## Written exercise
Set down the listing below verbatim, but only from its first line through the line containing "the right side.".

╭─ Data provided

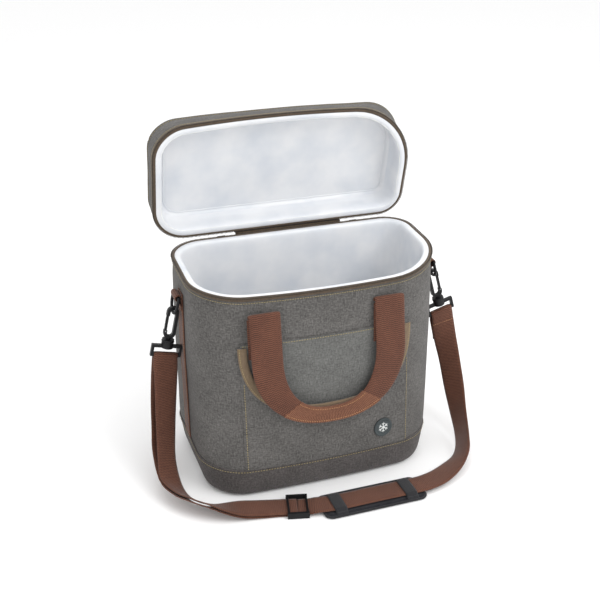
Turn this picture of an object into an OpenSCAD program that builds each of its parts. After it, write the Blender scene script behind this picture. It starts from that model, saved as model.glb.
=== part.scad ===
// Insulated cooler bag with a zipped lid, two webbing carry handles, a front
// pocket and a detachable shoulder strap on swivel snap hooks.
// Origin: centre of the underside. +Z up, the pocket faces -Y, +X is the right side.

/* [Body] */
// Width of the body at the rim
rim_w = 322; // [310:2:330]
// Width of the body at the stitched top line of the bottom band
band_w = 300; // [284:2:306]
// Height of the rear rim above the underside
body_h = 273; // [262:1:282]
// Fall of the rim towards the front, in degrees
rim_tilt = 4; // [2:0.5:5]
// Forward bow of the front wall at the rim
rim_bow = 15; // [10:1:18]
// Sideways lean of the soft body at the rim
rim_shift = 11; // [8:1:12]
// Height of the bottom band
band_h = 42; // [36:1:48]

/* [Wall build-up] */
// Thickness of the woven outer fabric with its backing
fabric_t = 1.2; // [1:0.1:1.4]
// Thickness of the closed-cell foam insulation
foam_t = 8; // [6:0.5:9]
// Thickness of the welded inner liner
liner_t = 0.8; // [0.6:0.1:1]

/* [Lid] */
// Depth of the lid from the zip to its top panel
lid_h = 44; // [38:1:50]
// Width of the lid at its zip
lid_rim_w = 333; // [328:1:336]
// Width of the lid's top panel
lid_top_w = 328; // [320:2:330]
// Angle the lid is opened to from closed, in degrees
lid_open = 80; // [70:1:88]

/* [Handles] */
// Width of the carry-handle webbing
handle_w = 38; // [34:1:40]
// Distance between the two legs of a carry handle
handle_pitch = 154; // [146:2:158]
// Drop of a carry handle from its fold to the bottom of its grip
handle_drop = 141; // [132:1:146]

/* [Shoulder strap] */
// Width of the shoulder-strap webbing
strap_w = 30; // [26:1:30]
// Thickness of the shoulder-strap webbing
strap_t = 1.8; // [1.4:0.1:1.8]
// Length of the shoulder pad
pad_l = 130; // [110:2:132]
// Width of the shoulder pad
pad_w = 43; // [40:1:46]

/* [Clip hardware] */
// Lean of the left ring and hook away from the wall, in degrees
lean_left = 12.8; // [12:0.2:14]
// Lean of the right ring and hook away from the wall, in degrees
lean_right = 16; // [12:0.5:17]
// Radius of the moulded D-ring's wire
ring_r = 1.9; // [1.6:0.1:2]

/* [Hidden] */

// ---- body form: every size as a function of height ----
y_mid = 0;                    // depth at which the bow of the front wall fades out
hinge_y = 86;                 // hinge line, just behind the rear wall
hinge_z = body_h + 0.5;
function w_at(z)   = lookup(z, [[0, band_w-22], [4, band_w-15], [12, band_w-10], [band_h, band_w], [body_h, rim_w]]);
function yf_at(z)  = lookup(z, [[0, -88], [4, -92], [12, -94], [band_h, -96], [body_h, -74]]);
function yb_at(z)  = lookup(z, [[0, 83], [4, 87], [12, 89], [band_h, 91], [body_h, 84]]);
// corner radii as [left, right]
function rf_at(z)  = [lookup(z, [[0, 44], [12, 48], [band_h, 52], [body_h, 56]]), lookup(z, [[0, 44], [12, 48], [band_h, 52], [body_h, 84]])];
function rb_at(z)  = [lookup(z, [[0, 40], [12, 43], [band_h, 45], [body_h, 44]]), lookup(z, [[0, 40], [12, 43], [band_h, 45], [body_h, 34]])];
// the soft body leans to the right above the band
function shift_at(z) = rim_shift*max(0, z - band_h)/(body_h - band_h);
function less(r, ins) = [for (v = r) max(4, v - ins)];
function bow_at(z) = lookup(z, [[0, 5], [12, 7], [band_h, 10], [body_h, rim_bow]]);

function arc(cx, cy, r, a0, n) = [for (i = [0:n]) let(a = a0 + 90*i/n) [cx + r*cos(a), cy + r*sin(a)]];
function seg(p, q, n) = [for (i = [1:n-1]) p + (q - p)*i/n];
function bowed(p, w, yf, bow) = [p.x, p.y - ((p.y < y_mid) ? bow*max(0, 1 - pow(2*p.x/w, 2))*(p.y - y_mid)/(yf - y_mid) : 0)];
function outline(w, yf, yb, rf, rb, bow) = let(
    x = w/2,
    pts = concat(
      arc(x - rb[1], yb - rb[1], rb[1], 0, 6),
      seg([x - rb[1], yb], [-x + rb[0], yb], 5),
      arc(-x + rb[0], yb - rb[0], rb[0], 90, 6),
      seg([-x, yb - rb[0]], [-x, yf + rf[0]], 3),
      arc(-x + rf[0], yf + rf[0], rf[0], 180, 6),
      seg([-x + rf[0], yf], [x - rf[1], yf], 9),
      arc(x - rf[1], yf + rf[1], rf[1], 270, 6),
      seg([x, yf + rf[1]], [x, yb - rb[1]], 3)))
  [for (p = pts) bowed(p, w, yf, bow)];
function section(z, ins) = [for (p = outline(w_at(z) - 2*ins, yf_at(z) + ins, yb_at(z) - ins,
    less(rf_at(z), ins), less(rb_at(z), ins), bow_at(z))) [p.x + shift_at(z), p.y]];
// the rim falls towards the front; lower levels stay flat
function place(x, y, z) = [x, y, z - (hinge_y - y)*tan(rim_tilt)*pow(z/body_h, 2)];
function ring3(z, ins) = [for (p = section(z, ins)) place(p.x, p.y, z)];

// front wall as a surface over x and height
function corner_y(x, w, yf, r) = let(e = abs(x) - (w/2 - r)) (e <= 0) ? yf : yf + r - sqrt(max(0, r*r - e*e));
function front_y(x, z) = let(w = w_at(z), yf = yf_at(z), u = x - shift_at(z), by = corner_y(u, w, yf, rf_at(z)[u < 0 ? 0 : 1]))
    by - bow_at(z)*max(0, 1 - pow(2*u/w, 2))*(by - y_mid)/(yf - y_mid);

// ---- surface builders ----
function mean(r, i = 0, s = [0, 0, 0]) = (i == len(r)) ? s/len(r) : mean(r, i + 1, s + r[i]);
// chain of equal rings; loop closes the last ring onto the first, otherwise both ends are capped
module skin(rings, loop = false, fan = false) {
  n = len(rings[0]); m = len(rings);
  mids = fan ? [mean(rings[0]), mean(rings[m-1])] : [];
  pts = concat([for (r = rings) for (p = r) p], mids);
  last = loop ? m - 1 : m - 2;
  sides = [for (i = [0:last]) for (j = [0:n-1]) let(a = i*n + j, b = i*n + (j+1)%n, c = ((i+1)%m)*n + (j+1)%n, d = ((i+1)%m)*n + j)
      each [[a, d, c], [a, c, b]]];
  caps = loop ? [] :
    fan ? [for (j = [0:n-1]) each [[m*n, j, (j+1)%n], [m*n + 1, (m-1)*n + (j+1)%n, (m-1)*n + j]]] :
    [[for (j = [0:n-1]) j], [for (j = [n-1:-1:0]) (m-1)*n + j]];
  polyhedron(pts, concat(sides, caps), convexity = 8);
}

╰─

## Result of the task
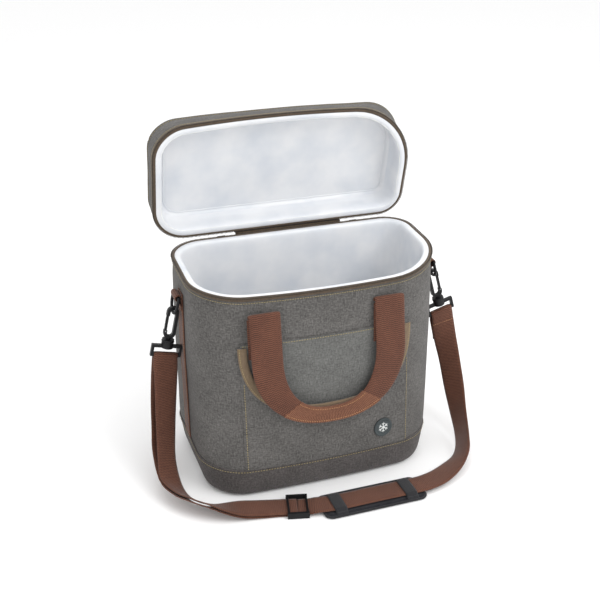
Turn this picture of an object into an OpenSCAD program that builds each of its parts. After it, write the Blender scene script behind this picture. It starts from that model, saved as model.glb.
=== part.scad ===
// Insulated cooler bag with a zipped lid, two webbing carry handles, a front
// pocket and a detachable shoulder strap on swivel snap hooks.
// Origin: centre of the underside. +Z up, the pocket faces -Y, +X is the right side.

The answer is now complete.